═══ Source data ═══

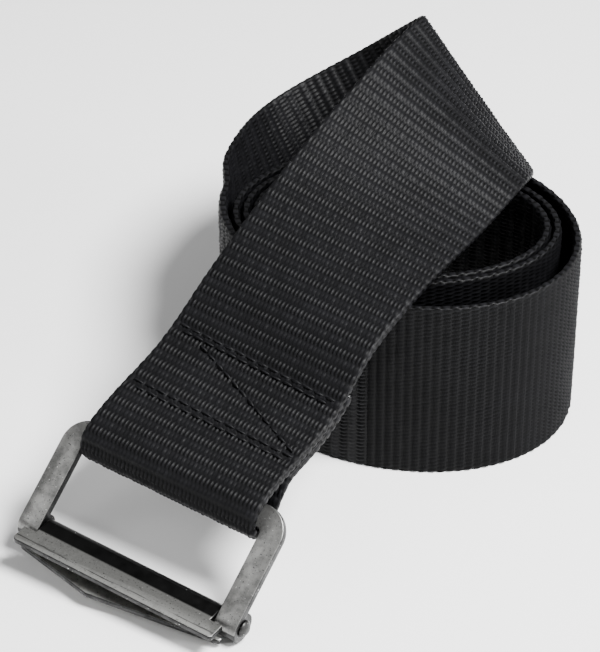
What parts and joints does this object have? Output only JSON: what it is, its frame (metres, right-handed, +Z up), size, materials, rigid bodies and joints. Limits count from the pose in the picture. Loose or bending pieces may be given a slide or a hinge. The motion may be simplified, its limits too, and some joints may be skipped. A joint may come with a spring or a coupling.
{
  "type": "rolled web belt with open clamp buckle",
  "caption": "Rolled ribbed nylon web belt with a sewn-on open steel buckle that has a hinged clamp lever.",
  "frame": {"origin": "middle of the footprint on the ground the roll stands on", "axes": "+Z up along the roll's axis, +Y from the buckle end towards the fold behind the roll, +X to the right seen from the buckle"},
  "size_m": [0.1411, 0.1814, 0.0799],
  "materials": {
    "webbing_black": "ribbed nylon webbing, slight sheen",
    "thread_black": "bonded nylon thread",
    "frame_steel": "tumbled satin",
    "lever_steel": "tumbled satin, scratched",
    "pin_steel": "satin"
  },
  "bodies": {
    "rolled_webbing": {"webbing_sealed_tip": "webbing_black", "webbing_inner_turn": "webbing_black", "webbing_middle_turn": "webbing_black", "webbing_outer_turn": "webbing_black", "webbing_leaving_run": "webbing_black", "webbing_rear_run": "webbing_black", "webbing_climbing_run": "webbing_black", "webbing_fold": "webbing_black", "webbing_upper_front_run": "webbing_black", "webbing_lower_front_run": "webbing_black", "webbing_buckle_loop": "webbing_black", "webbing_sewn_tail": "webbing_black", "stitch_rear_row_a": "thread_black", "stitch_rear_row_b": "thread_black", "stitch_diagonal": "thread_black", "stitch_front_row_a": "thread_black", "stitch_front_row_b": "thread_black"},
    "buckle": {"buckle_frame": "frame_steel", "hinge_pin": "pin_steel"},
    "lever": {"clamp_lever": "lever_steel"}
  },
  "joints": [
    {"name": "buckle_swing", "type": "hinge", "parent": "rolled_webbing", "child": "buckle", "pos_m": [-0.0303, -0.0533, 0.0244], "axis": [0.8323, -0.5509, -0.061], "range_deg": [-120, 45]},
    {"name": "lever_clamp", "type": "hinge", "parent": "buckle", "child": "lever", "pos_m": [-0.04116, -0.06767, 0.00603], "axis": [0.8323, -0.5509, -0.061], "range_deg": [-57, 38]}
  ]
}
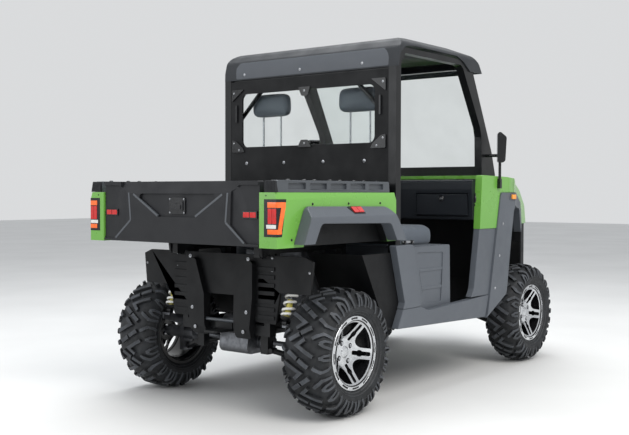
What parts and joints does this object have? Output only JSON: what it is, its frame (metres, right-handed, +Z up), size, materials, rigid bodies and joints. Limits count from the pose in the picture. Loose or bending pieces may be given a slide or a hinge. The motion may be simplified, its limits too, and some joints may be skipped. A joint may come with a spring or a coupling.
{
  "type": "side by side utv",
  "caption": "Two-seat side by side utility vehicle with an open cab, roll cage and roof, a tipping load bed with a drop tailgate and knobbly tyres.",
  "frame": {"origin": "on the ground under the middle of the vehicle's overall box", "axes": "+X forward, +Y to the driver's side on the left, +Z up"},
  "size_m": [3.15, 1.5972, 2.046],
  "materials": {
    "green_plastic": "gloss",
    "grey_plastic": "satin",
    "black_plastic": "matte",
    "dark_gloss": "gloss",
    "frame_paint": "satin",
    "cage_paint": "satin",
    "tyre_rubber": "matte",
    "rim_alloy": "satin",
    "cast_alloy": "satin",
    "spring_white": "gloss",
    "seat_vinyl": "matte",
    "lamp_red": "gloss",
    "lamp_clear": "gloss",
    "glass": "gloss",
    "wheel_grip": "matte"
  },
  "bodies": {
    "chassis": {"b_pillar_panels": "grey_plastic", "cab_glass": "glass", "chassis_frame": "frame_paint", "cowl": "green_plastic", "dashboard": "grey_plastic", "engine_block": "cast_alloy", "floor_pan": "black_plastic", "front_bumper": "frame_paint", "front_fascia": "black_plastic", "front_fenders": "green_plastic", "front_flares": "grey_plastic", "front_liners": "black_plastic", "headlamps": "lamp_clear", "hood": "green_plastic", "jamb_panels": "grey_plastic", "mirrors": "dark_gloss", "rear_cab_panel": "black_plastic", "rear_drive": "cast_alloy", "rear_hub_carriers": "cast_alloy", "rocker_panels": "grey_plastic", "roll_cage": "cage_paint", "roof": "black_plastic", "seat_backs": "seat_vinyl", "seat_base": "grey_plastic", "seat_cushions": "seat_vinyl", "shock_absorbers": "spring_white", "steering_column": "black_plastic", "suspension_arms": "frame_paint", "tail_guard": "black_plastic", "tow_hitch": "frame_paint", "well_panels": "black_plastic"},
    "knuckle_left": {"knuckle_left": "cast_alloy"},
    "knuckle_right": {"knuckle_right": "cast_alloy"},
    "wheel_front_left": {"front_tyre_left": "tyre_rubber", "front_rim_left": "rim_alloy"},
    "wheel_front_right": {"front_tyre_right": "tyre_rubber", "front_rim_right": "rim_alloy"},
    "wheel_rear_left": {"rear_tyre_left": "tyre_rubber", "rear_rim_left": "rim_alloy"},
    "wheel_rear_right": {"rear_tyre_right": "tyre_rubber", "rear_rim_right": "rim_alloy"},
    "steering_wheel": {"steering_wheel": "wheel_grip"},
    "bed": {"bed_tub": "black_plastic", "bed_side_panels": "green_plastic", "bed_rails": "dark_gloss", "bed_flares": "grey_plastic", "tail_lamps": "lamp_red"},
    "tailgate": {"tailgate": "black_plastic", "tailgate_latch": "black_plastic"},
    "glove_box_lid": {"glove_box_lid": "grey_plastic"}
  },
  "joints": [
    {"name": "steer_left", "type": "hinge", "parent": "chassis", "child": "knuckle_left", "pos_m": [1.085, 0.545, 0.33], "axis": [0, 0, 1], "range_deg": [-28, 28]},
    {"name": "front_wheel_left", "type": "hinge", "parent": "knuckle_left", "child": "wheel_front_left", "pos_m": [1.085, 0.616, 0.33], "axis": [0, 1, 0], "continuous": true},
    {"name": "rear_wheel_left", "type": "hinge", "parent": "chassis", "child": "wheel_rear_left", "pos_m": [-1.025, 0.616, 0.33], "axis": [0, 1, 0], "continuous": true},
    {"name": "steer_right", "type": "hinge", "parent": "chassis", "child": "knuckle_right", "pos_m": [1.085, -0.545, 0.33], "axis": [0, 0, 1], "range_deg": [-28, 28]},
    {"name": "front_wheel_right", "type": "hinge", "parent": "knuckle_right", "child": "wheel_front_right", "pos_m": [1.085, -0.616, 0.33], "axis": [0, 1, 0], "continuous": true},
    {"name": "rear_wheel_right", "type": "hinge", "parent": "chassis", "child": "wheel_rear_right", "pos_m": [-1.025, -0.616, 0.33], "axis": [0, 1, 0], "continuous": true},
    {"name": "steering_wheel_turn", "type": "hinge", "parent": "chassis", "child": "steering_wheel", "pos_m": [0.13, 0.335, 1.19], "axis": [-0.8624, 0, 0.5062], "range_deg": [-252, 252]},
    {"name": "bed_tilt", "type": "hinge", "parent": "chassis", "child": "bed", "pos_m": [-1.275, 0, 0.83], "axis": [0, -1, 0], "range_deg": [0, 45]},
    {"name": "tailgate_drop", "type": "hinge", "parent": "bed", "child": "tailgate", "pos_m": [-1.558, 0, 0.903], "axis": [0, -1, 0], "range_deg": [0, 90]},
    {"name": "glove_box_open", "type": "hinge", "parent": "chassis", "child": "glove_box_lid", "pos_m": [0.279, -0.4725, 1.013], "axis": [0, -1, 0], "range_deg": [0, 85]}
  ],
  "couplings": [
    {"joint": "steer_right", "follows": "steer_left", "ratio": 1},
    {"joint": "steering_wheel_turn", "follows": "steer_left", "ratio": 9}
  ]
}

═══

### The request
Output each entry precisely as given.

### Solution for this exercise
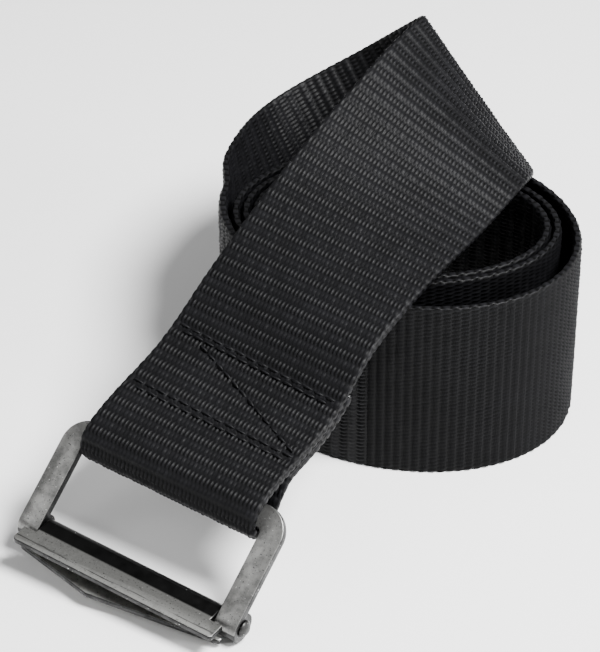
What parts and joints does this object have? Output only JSON: what it is, its frame (metres, right-handed, +Z up), size, materials, rigid bodies and joints. Limits count from the pose in the picture. Loose or bending pieces may be given a slide or a hinge. The motion may be simplified, its limits too, and some joints may be skipped. A joint may come with a spring or a coupling.
{
  "type": "rolled web belt with open clamp buckle",
  "caption": "Rolled ribbed nylon web belt with a sewn-on open steel buckle that has a hinged clamp lever.",
  "frame": {"origin": "middle of the footprint on the ground the roll stands on", "axes": "+Z up along the roll's axis, +Y from the buckle end towards the fold behind the roll, +X to the right seen from the buckle"},
  "size_m": [0.1411, 0.1814, 0.0799],
  "materials": {
    "webbing_black": "ribbed nylon webbing, slight sheen",
    "thread_black": "bonded nylon thread",
    "frame_steel": "tumbled satin",
    "lever_steel": "tumbled satin, scratched",
    "pin_steel": "satin"
  },
  "bodies": {
    "rolled_webbing": {"webbing_sealed_tip": "webbing_black", "webbing_inner_turn": "webbing_black", "webbing_middle_turn": "webbing_black", "webbing_outer_turn": "webbing_black", "webbing_leaving_run": "webbing_black", "webbing_rear_run": "webbing_black", "webbing_climbing_run": "webbing_black", "webbing_fold": "webbing_black", "webbing_upper_front_run": "webbing_black", "webbing_lower_front_run": "webbing_black", "webbing_buckle_loop": "webbing_black", "webbing_sewn_tail": "webbing_black", "stitch_rear_row_a": "thread_black", "stitch_rear_row_b": "thread_black", "stitch_diagonal": "thread_black", "stitch_front_row_a": "thread_black", "stitch_front_row_b": "thread_black"},
    "buckle": {"buckle_frame": "frame_steel", "hinge_pin": "pin_steel"},
    "lever": {"clamp_lever": "lever_steel"}
  },
  "joints": [
    {"name": "buckle_swing", "type": "hinge", "parent": "rolled_webbing", "child": "buckle", "pos_m": [-0.0303, -0.0533, 0.0244], "axis": [0.8323, -0.5509, -0.061], "range_deg": [-120, 45]},
    {"name": "lever_clamp", "type": "hinge", "parent": "buckle", "child": "lever", "pos_m": [-0.04116, -0.06767, 0.00603], "axis": [0.8323, -0.5509, -0.061], "range_deg": [-57, 38]}
  ]
}
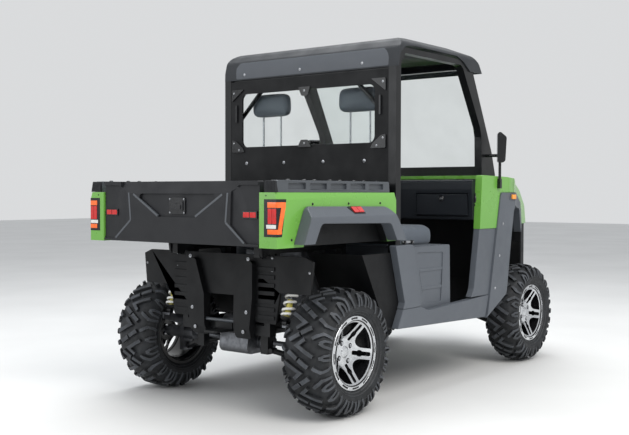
What parts and joints does this object have? Output only JSON: what it is, its frame (metres, right-handed, +Z up), size, materials, rigid bodies and joints. Limits count from the pose in the picture. Loose or bending pieces may be given a slide or a hinge. The motion may be simplified, its limits too, and some joints may be skipped. A joint may come with a spring or a coupling.
{
  "type": "side by side utv",
  "caption": "Two-seat side by side utility vehicle with an open cab, roll cage and roof, a tipping load bed with a drop tailgate and knobbly tyres.",
  "frame": {"origin": "on the ground under the middle of the vehicle's overall box", "axes": "+X forward, +Y to the driver's side on the left, +Z up"},
  "size_m": [3.15, 1.5972, 2.046],
  "materials": {
    "green_plastic": "gloss",
    "grey_plastic": "satin",
    "black_plastic": "matte",
    "dark_gloss": "gloss",
    "frame_paint": "satin",
    "cage_paint": "satin",
    "tyre_rubber": "matte",
    "rim_alloy": "satin",
    "cast_alloy": "satin",
    "spring_white": "gloss",
    "seat_vinyl": "matte",
    "lamp_red": "gloss",
    "lamp_clear": "gloss",
    "glass": "gloss",
    "wheel_grip": "matte"
  },
  "bodies": {
    "chassis": {"b_pillar_panels": "grey_plastic", "cab_glass": "glass", "chassis_frame": "frame_paint", "cowl": "green_plastic", "dashboard": "grey_plastic", "engine_block": "cast_alloy", "floor_pan": "black_plastic", "front_bumper": "frame_paint", "front_fascia": "black_plastic", "front_fenders": "green_plastic", "front_flares": "grey_plastic", "front_liners": "black_plastic", "headlamps": "lamp_clear", "hood": "green_plastic", "jamb_panels": "grey_plastic", "mirrors": "dark_gloss", "rear_cab_panel": "black_plastic", "rear_drive": "cast_alloy", "rear_hub_carriers": "cast_alloy", "rocker_panels": "grey_plastic", "roll_cage": "cage_paint", "roof": "black_plastic", "seat_backs": "seat_vinyl", "seat_base": "grey_plastic", "seat_cushions": "seat_vinyl", "shock_absorbers": "spring_white", "steering_column": "black_plastic", "suspension_arms": "frame_paint", "tail_guard": "black_plastic", "tow_hitch": "frame_paint", "well_panels": "black_plastic"},
    "knuckle_left": {"knuckle_left": "cast_alloy"},
    "knuckle_right": {"knuckle_right": "cast_alloy"},
    "wheel_front_left": {"front_tyre_left": "tyre_rubber", "front_rim_left": "rim_alloy"},
    "wheel_front_right": {"front_tyre_right": "tyre_rubber", "front_rim_right": "rim_alloy"},
    "wheel_rear_left": {"rear_tyre_left": "tyre_rubber", "rear_rim_left": "rim_alloy"},
    "wheel_rear_right": {"rear_tyre_right": "tyre_rubber", "rear_rim_right": "rim_alloy"},
    "steering_wheel": {"steering_wheel": "wheel_grip"},
    "bed": {"bed_tub": "black_plastic", "bed_side_panels": "green_plastic", "bed_rails": "dark_gloss", "bed_flares": "grey_plastic", "tail_lamps": "lamp_red"},
    "tailgate": {"tailgate": "black_plastic", "tailgate_latch": "black_plastic"},
    "glove_box_lid": {"glove_box_lid": "grey_plastic"}
  },
  "joints": [
    {"name": "steer_left", "type": "hinge", "parent": "chassis", "child": "knuckle_left", "pos_m": [1.085, 0.545, 0.33], "axis": [0, 0, 1], "range_deg": [-28, 28]},
    {"name": "front_wheel_left", "type": "hinge", "parent": "knuckle_left", "child": "wheel_front_left", "pos_m": [1.085, 0.616, 0.33], "axis": [0, 1, 0], "continuous": true},
    {"name": "rear_wheel_left", "type": "hinge", "parent": "chassis", "child": "wheel_rear_left", "pos_m": [-1.025, 0.616, 0.33], "axis": [0, 1, 0], "continuous": true},
    {"name": "steer_right", "type": "hinge", "parent": "chassis", "child": "knuckle_right", "pos_m": [1.085, -0.545, 0.33], "axis": [0, 0, 1], "range_deg": [-28, 28]},
    {"name": "front_wheel_right", "type": "hinge", "parent": "knuckle_right", "child": "wheel_front_right", "pos_m": [1.085, -0.616, 0.33], "axis": [0, 1, 0], "continuous": true},
    {"name": "rear_wheel_right", "type": "hinge", "parent": "chassis", "child": "wheel_rear_right", "pos_m": [-1.025, -0.616, 0.33], "axis": [0, 1, 0], "continuous": true},
    {"name": "steering_wheel_turn", "type": "hinge", "parent": "chassis", "child": "steering_wheel", "pos_m": [0.13, 0.335, 1.19], "axis": [-0.8624, 0, 0.5062], "range_deg": [-252, 252]},
    {"name": "bed_tilt", "type": "hinge", "parent": "chassis", "child": "bed", "pos_m": [-1.275, 0, 0.83], "axis": [0, -1, 0], "range_deg": [0, 45]},
    {"name": "tailgate_drop", "type": "hinge", "parent": "bed", "child": "tailgate", "pos_m": [-1.558, 0, 0.903], "axis": [0, -1, 0], "range_deg": [0, 90]},
    {"name": "glove_box_open", "type": "hinge", "parent": "chassis", "child": "glove_box_lid", "pos_m": [0.279, -0.4725, 1.013], "axis": [0, -1, 0], "range_deg": [0, 85]}
  ],
  "couplings": [
    {"joint": "steer_right", "follows": "steer_left", "ratio": 1},
    {"joint": "steering_wheel_turn", "follows": "steer_left", "ratio": 9}
  ]
}